Talking about The Conversation: five easy pieces in just a few days

Update 22 June 2017: and, lo, just as we ruled a line and settled on the headline, The Conversation came good again with: three charts on looming differential access to the National Broadband Network (digital divide, another form of inequality); three charts on declining homicide rates; something about Australia’s snakes, which are responsible for very few homicides.

The Conversation, wrangled by journalists for a consortium of universities, provides a means for academics (or at least people with a current university connection) to get their thoughts before a reasonably large audience. The Conversation allows other outlets to republish its articles ‘for free, online or in print, under Creative Commons licence’. For the most part, the articles are well-written, timely, and reflect the passion of the author or authors.

Rather than republish, we at Honest History prefer to just provide a link to the original Conversation article while adding our own commentary, which tries to tie the article to the areas of interest of the Honest History enterprise or to other material already lodged on our site. Here are five articles from the last few days; the fact that we can easily give them four different tags emphasises both the range of subject matter The Conversation converses about and the breadth of interests that Honest History has. As we say on the front cover of The Honest History Book, Australia is more than Anzac – and always has been.

The land

John Woinarski of Charles Darwin University gets beyond the sterile recent discussion about ‘Australian values‘ to look at the connections that Outback dwellers, Indigenous and not, have with the land. He summarises work of the Pew Charitable Trust which asked: ‘How do we see our land? How do we live in it? How do we care for it? How are we shaped by it? What do we value in it, or seek from it? And to what extent does the land now need us?’ Woinarski concludes:

We would like all Australians to more appreciate the care bestowed on our land by those who cherish it, the benefits we all derive from that care, and the need to better support those who seek to maintain our natural legacy. We cannot live well in this land unless we understand it, and value it.

More on this subject.


Which leads seamlessly into Andrew King from the University of Melbourne asking whether our heatwaves are getting worse and our hot days more frequent – and why. His answer:

The trend in rising average temperatures in Australia in the second half of the 20th century is likely to have been largely caused by human-induced climate change. Recent record hot summers and significant heatwaves were also made much more likely by humans’ effect on the climate. The human influence on Australian summer temperatures has increased and we can expect more frequent hot summers and heatwaves as the Earth continues to warm.

Male part-time employment

Another set of charts from Jeff Borland, also at the University of Melbourne, addresses what blokes in the wide, hot brown land do with their time. Borland looks at the gradual growth in part-time employment, particularly for men. The rate of growth in part-time work is actually slowing (looked at over more than 40 years) but the proportion of it done by men and women is evening up.

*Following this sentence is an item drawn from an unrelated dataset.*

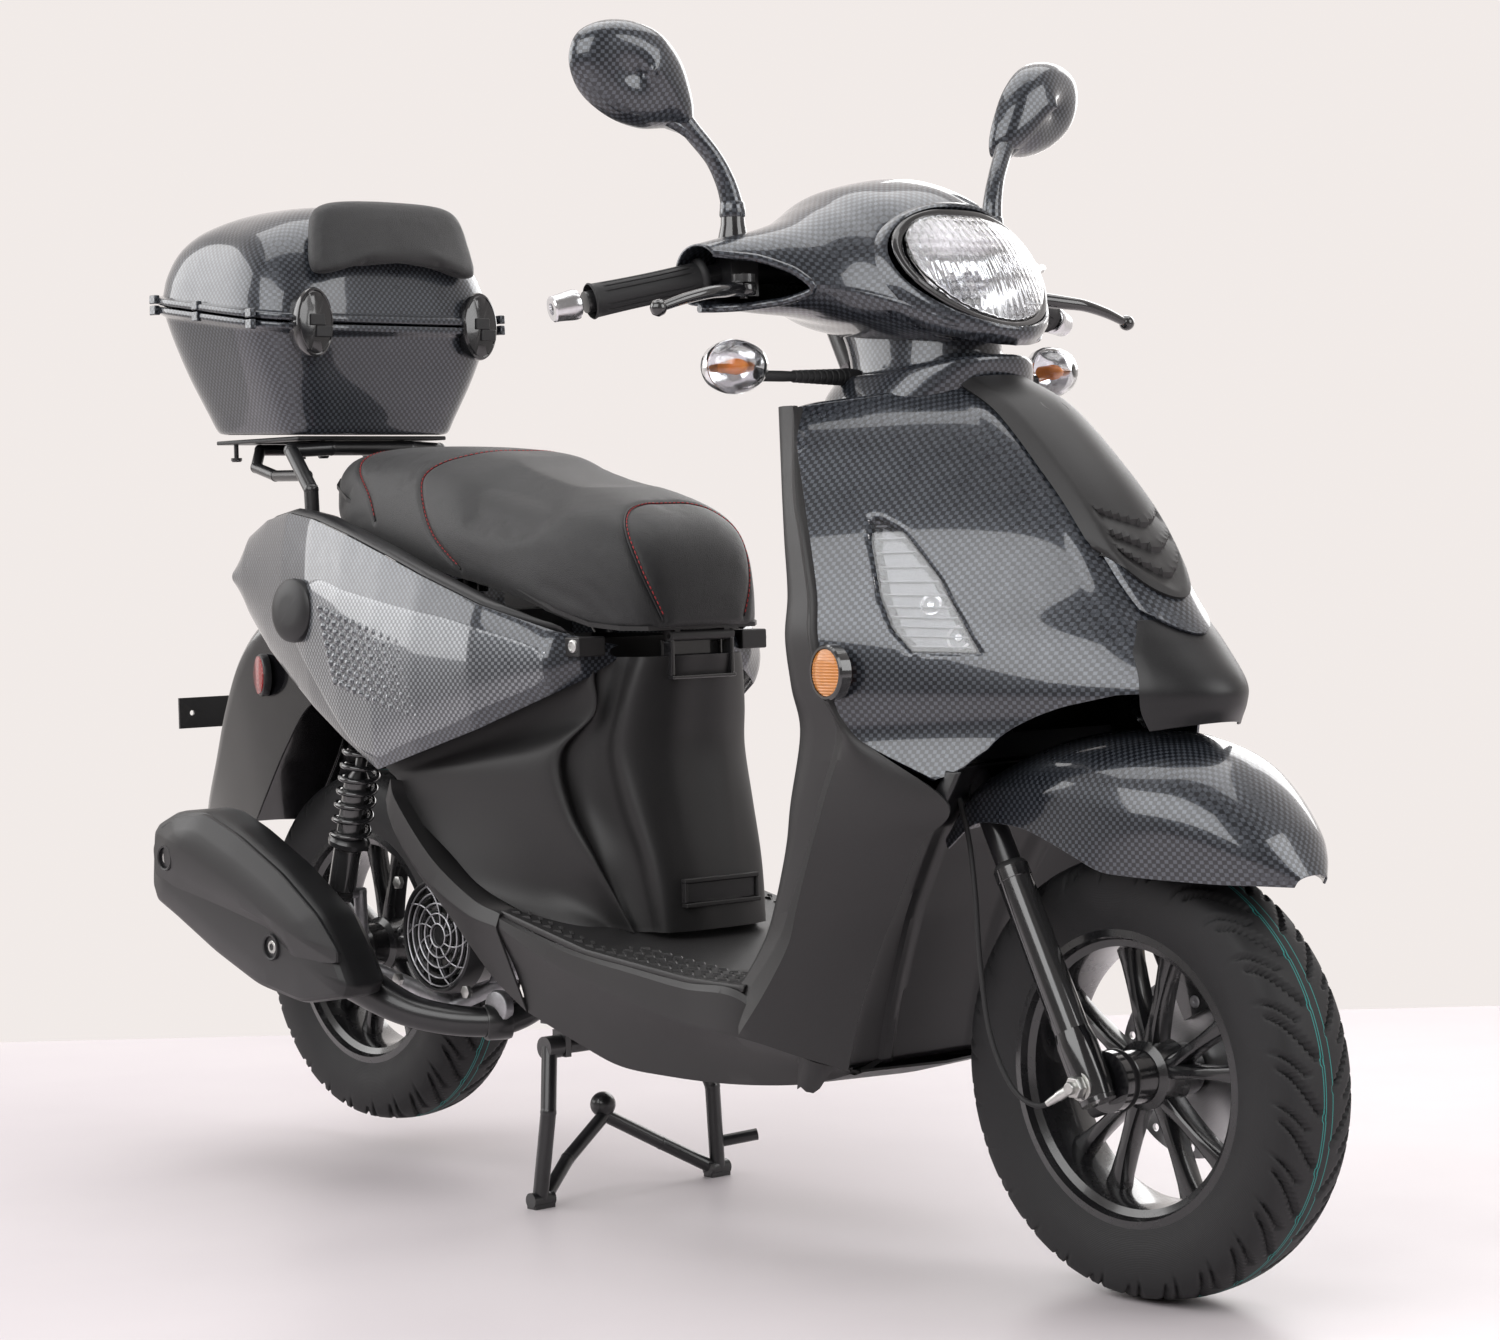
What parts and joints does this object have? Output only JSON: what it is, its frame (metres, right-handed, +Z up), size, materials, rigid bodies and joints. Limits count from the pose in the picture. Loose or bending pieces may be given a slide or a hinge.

Part-time employment will still be concentrated in industries such as accommodation and food services; and the share of men in part-time employment will also continue to increase. But this slowing in part-time work shows we are certainly not heading for a labour market where we all work part-time.


But we don’t let just anyone in to our land to work, of course: we keep close tabs on who comes here and the circumstances under which they come. We mentioned values above and Sangeetha Pillai of UNSW is one of many analysts to look closely at the proposed legislation to reform the citizenship regime. (We’ll put up another collection on this issue shortly.) Pillai looks at the proposed powers for the Minister for Immigration to revoke citizenship on suspicion of fraud. She says it is unclear how this power will work in relation to other provisions.

For example, take a situation where the minister believes a person who has been granted citizenship is not demonstrating the values or integration they were assessed for during the application process. Could the minister revoke citizenship on the basis that the person, when applying for citizenship, misrepresented their values or commitment to integration?


Finally, there is blasphemy. We at Honest History have sometimes wondered whether the supporters of the alleged central place of the Anzac legend in the wide, hot, brown, partly-employed, but valued-up land might want to call for blasphemy charges to be laid against non-believers in this secular Anzac religion. Apropos, this piece by Luke Beck of Western Sydney University points out that blasphemy is still a crime in Australia, or at least in in New South Wales, Victoria, South Australia, Tasmania, the Northern Territory, the ACT and Norfolk Island. ‘The crime’, says Beck (is nothing to do with Anzac but) ‘is about protecting God and Christian doctrine from scurrilous commentary, and Christian religious sensibilities from offence … The crime of blasphemy is only about Christianity. You are legally free to blaspheme against any other religion.’ In a diverse, multi-faith society, that seems wrong, and Beck says so forcefully.

As for ‘the Anzac religion’, Alison Broinowski and the present author pointed out in the final chapter of The Honest History Book that Anzac was not the ‘established church’; Anzac atheists and agnostics should not be required to worship at its altars. In a liberal democracy, that seems fair. The prevalence of priests, particularly Anglican ones, in Anzac commemorative services is something of an anomaly, though. (Doug Hynd addressed this issue in a thoughtful piece in 2013.)